The best things we can do for the Iraqis (IMO) is set a good example (disciplining those Abu Ghraib prison guards, and communicating that to the Iraqis is a good example) and make sure that no Fascists interfere with their national debate. Ask yourself this: How did the Anglosphere reach where it is today? It's not like anyone taught us, we just figured it out. The Iraqis aren't stupid. Assuming we can give them the stability to think long term, set a good example, and provide them access to info, they can learn the lesson just as easily as we. More easily, actually. They don't have to mess with all the failed experiments (like Communism). We've already done the hard work.
So tools: Internet, Public Forums free from censorship, peace & stability, good example.
The theory is that everything else will be an emergent property.
Brock, with all due respect, I find your post more than a little pollyanna-ish.

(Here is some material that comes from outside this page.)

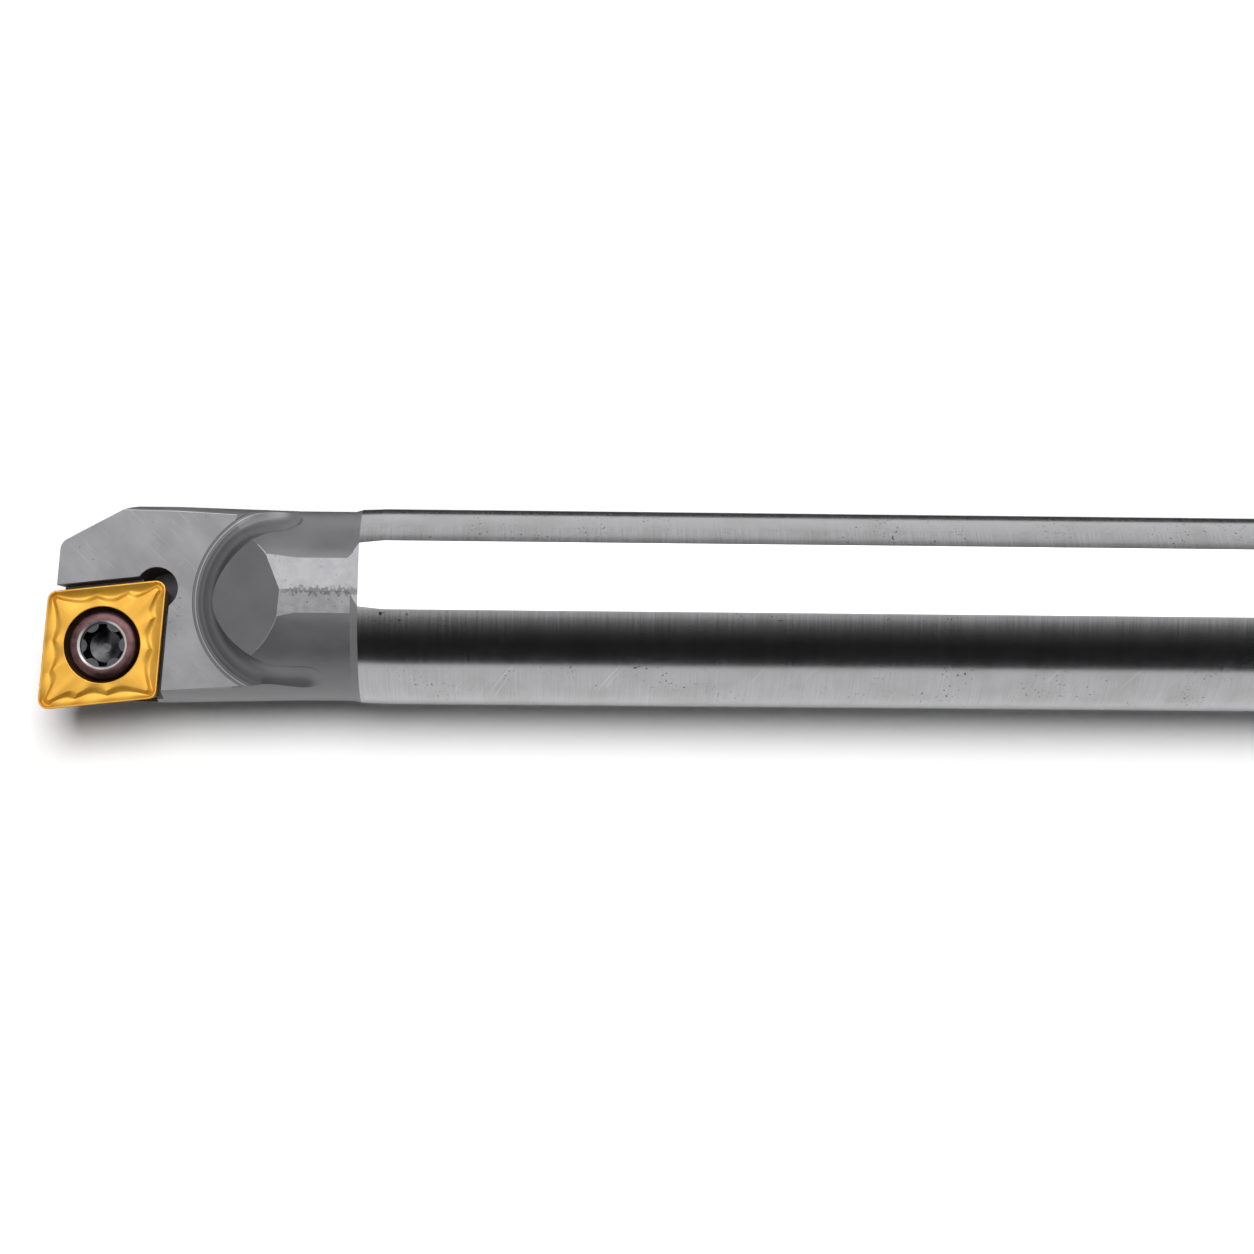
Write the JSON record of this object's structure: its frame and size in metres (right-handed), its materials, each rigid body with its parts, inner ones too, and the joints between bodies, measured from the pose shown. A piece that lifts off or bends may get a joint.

The anglosphere arose from a sequence of cultural developments spanning a millenium. At each step, the individual was empowered as the ultimate rights bearing actor and the chieftain, tribe, clan etc. disempowered. During this millenium of cultural development, Islam moved in exactly the opposite direction. What makes you think they will suddenly reverse course?
Have you read Randall's posts on consanguineous marriage, polygamy, etc?